La philosophie pourrait nous sauver par un regard qui vient interroger le monde en tout premier. Socrate « j’accepte que je ne sais pas », seul celui qui admet qu’il ne sait pas peut accueillir un savoir.
Aimer c’est donner ; philosopher c’est donner (au sens de transmettre) aussi cette vérité, cette sagesse.

Retenir l’humilité, la liberté et la simplicité au déploiement de la pensée philosophique. Commencer à faire rencontre, à créer du lien authentique.
S’engager dans l’amour, se risquer à avancer, à penser, à réfléchir, à partager, à donner. Alors qu’être vu par les autres, c’est se soumettre à l’aliénation du paraître, une sorte de mollesse de la vie.
Mais par contre, vivre c’est brasser la terre, se cogner, pleurer mais se sentir si vivant, oser le risque de vivre, accepter l’humilité de ne pas savoir.

Vivre finalement demande du courage.

Quelques questionnements

Tout le monde n’est pas concerné par la problématique énoncée par Elsa Godart, des histoires de génération. Le besoin de reconnaissance peut sans doute être recherché et assouvi de différentes façons sans avoir recours aux réseaux. C’est une évidence.
Ses références nombreuses philosophiques ont enrichi cet essai avec une profondeur d’analyse, cependant il a fallu faire des choix dans le texte ci-dessus.

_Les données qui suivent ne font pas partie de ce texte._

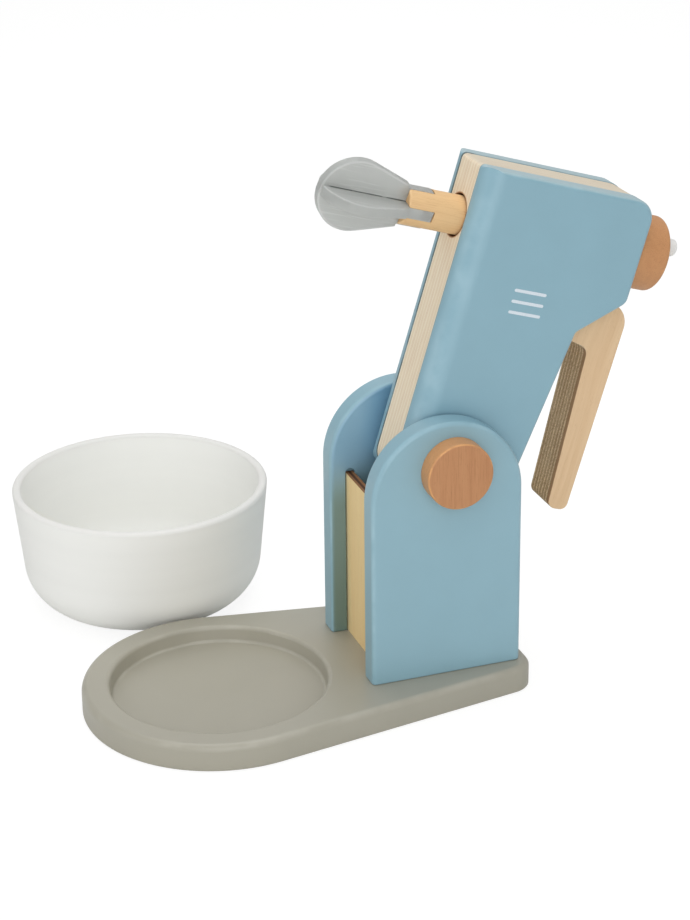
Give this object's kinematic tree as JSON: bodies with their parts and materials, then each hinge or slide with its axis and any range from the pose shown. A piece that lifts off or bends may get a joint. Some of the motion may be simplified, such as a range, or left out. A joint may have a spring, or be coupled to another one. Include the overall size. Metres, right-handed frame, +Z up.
{
  "type": "toy stand mixer",
  "caption": "Wooden toy stand mixer: a laminated head tilts on a forked stand, a knob turns its translucent beater, and a loose white bowl stands beside the base.",
  "frame": {"origin": "on the underside of the base board, straight below the centre of the round bowl recess", "axes": "+Z up; +X from the round front end to the rear, where the handle is; the XZ plane is the toy's middle plane; the near cheek is at -Y and the bowl stands at +Y"},
  "size_m": [0.2992, 0.2549, 0.2608],
  "materials": {
    "grey_paint": "satin paint",
    "blue_paint": "satin paint",
    "thin_plywood": "clear matt",
    "plywood": "clear matt",
    "beech_dowel": "clear matt",
    "dyed_wood": "stained, clear matt",
    "zinc_steel": "zinc plated",
    "nylon": "moulded",
    "smoke_plastic": "translucent, moulded",
    "grey_plastic": "moulded",
    "white_plastic": "moulded, semi-gloss"
  },
  "bodies": {
    "stand": {"base_board": "grey_paint", "cheek_near": "blue_paint", "cheek_far": "blue_paint", "front_panel": "thin_plywood", "rear_panel": "thin_plywood", "base_screws": "zinc_steel", "pivot_axle": "beech_dowel", "pivot_knob_near": "dyed_wood", "pivot_knob_far": "dyed_wood", "pivot_washers": "nylon"},
    "head": {"head_core": "plywood", "head_plate_near": "blue_paint", "head_plate_far": "blue_paint", "head_dowels": "beech_dowel", "spindle_washers": "nylon"},
    "beater": {"spindle": "beech_dowel", "beater_blade_a": "smoke_plastic", "beater_blade_b": "smoke_plastic", "beater_knob": "dyed_wood", "crank_peg": "grey_plastic"},
    "bowl": {"bowl": "white_plastic"}
  },
  "joints": [
    {"name": "head_tilt", "type": "hinge", "parent": "stand", "child": "head", "pos_m": [0.105, 0, 0.1174], "axis": [0, -1, 0], "range_deg": [0, 110]},
    {"name": "beater_spin", "type": "hinge", "parent": "head", "child": "beater", "pos_m": [0.13719, 0, 0.22269], "axis": [-0.9563, 0, 0.2924], "continuous": true},
    {"name": "bowl_lift", "type": "slide", "parent": "stand", "child": "bowl", "axis": [0, 0, 1], "range_m": [0, 0.12]}
  ]
}
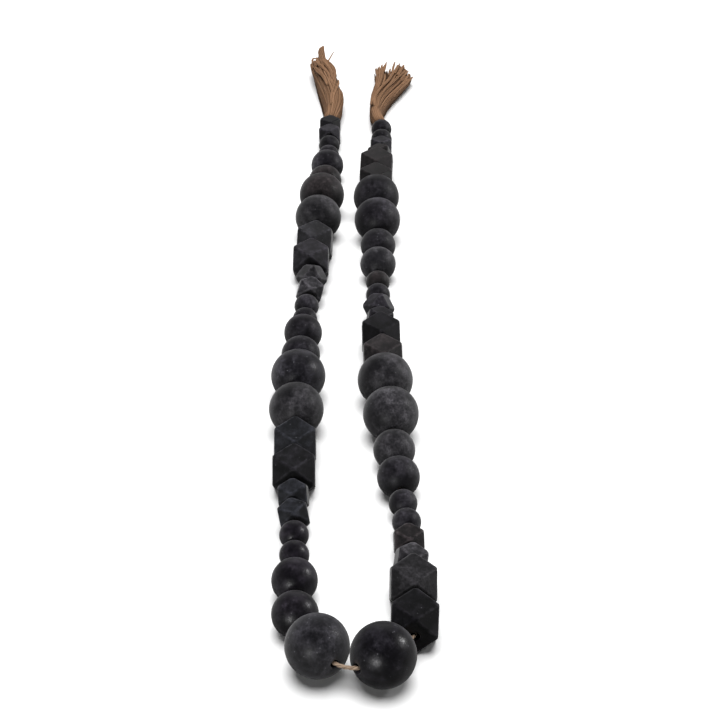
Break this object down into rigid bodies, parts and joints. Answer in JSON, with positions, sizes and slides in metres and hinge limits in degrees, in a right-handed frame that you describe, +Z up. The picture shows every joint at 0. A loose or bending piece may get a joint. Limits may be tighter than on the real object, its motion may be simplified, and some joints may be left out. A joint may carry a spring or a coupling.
{
  "type": "beaded garland",
  "caption": "String of turned and faceted charcoal wooden beads with a jute tassel at each end, lying doubled in a long narrow U.",
  "frame": {"origin": "under the middle of the whole garland, on the surface that it lies on", "axes": "+Y from the bend to the tassels, +X across the two strands towards the right strand, +Z up"},
  "size_m": [0.1222, 0.9148, 0.0416],
  "materials": {
    "charcoal_wood": "wood stained near black, dull to satin, with chalky grey rubbed patches and lighter worn edges",
    "jute_string": "plied natural jute twine, pale tan, hairy",
    "jute_tassel": "loose bundles of natural jute fibre, dull brown tan"
  },
  "bodies": {
    "root": {"bead_01_small_faceted": "charcoal_wood", "bead_02_small_faceted": "charcoal_wood", "bead_03_small_round": "charcoal_wood", "bead_04_small_round": "charcoal_wood", "bead_05_medium_round": "charcoal_wood", "bead_06_medium_round": "charcoal_wood", "bead_07_large_round": "charcoal_wood", "bead_08_large_round": "charcoal_wood", "bead_09_large_faceted": "charcoal_wood", "bead_10_large_faceted": "charcoal_wood", "bead_11_small_faceted": "charcoal_wood", "bead_12_small_faceted": "charcoal_wood", "bead_13_small_round": "charcoal_wood", "bead_14_small_round": "charcoal_wood", "bead_15_medium_round": "charcoal_wood", "bead_16_medium_round": "charcoal_wood", "bead_17_large_round": "charcoal_wood", "bead_18_large_round": "charcoal_wood", "bead_19_large_faceted": "charcoal_wood", "bead_20_large_faceted": "charcoal_wood", "bead_21_small_faceted": "charcoal_wood", "bead_22_small_faceted": "charcoal_wood", "bead_23_small_round": "charcoal_wood", "bead_24_small_round": "charcoal_wood", "bead_25_medium_round": "charcoal_wood", "bead_26_medium_round": "charcoal_wood", "bead_27_large_round": "charcoal_wood", "bead_28_large_round": "charcoal_wood", "bead_29_large_faceted": "charcoal_wood", "bead_30_large_faceted": "charcoal_wood", "bead_31_small_faceted": "charcoal_wood", "bead_32_small_faceted": "charcoal_wood", "bead_33_small_round": "charcoal_wood", "bead_34_small_round": "charcoal_wood", "bead_35_medium_round": "charcoal_wood", "bead_36_medium_round": "charcoal_wood", "bead_37_large_round": "charcoal_wood", "bead_38_large_round": "charcoal_wood", "bead_39_large_faceted": "charcoal_wood", "bead_40_large_faceted": "charcoal_wood", "bead_41_small_faceted": "charcoal_wood", "bead_42_small_faceted": "charcoal_wood", "bead_43_small_round": "charcoal_wood", "bead_44_small_round": "charcoal_wood", "bead_45_medium_round": "charcoal_wood", "bead_46_medium_round": "charcoal_wood", "bead_47_large_round": "charcoal_wood", "bead_48_large_round": "charcoal_wood", "bead_49_large_faceted": "charcoal_wood", "bead_50_large_faceted": "charcoal_wood", "bead_51_small_faceted": "charcoal_wood", "bead_52_small_faceted": "charcoal_wood", "bead_53_small_round": "charcoal_wood", "bead_54_small_round": "charcoal_wood", "string": "jute_string", "tassel_left": "jute_tassel", "tassel_right": "jute_tassel"}
  },
  "joints": []
}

Ce chemin autour du vide, du néant  est un nouveau questionnement résolument post-moderne et l’approche philosophique qui en est faite permet un regard et des réponses approfondies.
L’idée de vivre nous ramène à notre chair d’humain, relié aux autres, nous ancre dans une réalité bien plus profonde que le virtuel.
Et Elsa Godart a assurément un talent d’analyse approfondie qui m’a enthousiasmée par les aspects positifs de sa pensée.
En offrant cette approche qui nous raconte aussi l’espoir et la possibilité d’autre chose…

Yolande Meynet, avril 2025

Faire le pari de la vie sur l’existence selon Victor Hugo :

 « Ceux qui vivent, ce sont ceux qui luttent ; ce sont
Ceux dont un dessein ferme emplit l’âme et le front,
Ceux qui d’un haut destin gravissent l’âpre cime,
Ceux qui marchent pensifs, épris d’un but sublime,
Ayant devant les yeux sans cesse, nuit et jour,
Ou quelque saint labeur ou quelque grand amour.
C’est le prophète saint prosterné devant l’arche,
C’est le travailleur, pâtre, ouvrier, patriarche ;
Ceux dont le cœur est bon, ceux dont les jours sont pleins,
Ceux-là vivent, Seigneur ! les autres, je les plains.
Car de son vague ennui le néant les enivre,
Car le plus lourd fardeau, c’est d’exister sans vivre.
Inutiles, épars, ils traînent ici-bas
Le sombre accablement d’être en ne pensant pas.
Ils s’appellent vulgus, plebs, la tourbe, la foule.
Ils sont ce qui murmure, applaudit, siffle, coule,
Bat des mains, foule aux pieds, bâille, dit oui, dit non,
N’a jamais de figure et n’a jamais de nom [ … ] »

(Victor Hugo,  Œuvres complètes, Gallimard, 1964, p. 206)



GODART, Elsa, (2023), Les vies vides : notre besoin de reconnaissance est impossible à rassasier. Armand Colin.